Ontario will be opening two birthing centres run by midwives, Premier Dalton McGuinty announced this week.

“We want mothers to have more choices, and for them and their babies to get quality care,” McGuinty said in a statement.

McGuinty, along with Health Minister Deb Matthews, made the announcement at Ryerson University’s Centre for Studies in Community Health.

While announcing the new plan, McGuinty and Matthews met with students at the Centre’s Midwifery Education program and with midwives and mothers, and indicated that the new birthing centres allow women more choices in giving birth while freeing up hospital beds that can be dedicated to high-risk births.

“We know birthing centres can provide good value for everyone, while letting hospitals focus on high-risk care,” McGuinty said.

According to provincial data, there are over 580 registered midwives in Ontario. Midwives helped deliver some 15,000 births in the province in 2010 out of the 145,000 births.

“Evidence shows midwives provide quality care—excellent patient outcomes and good value for health care dollars. Midwifery care also leads to fewer medical and surgical interventions which benefits both mother and baby,” Matthews said in a statement.

The Association of Ontario Midwives (AOM) welcomed the move and called it a “great start.”

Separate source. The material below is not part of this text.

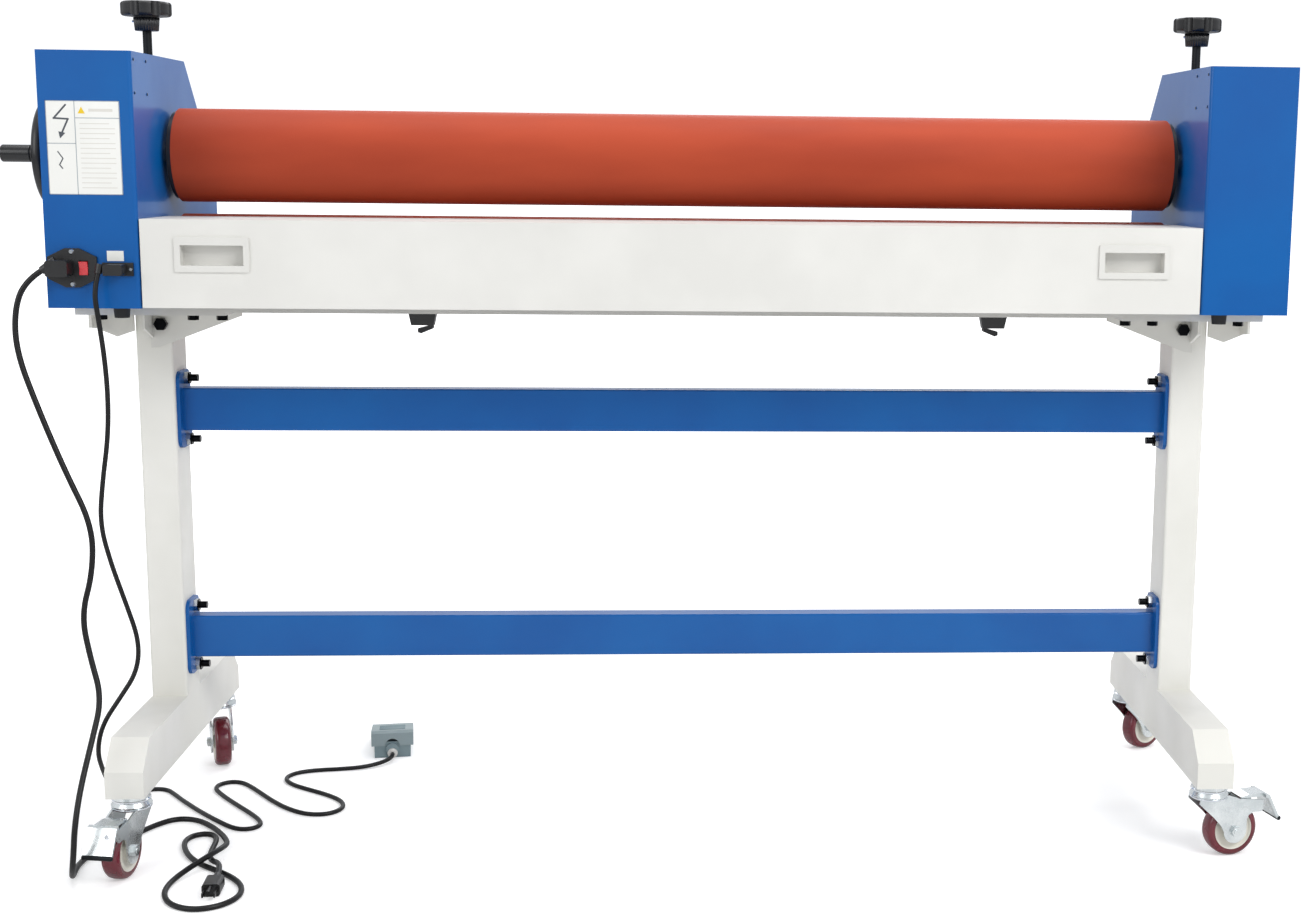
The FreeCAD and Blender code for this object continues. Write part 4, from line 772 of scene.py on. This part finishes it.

“Birth centres will help make midwifery more accessible and help more women and their families realize their goal of a normal and healthy childbirth,” Katrina Kilroy, midwife and president of the AOM, said in a statement.

The pilot project is part of the province’s Action Plan for Health Care that, according to the provincial government, includes moving routine procedures out of hospitals and into the community “where evidence shows quality care and better results for patients can be achieved for good value.”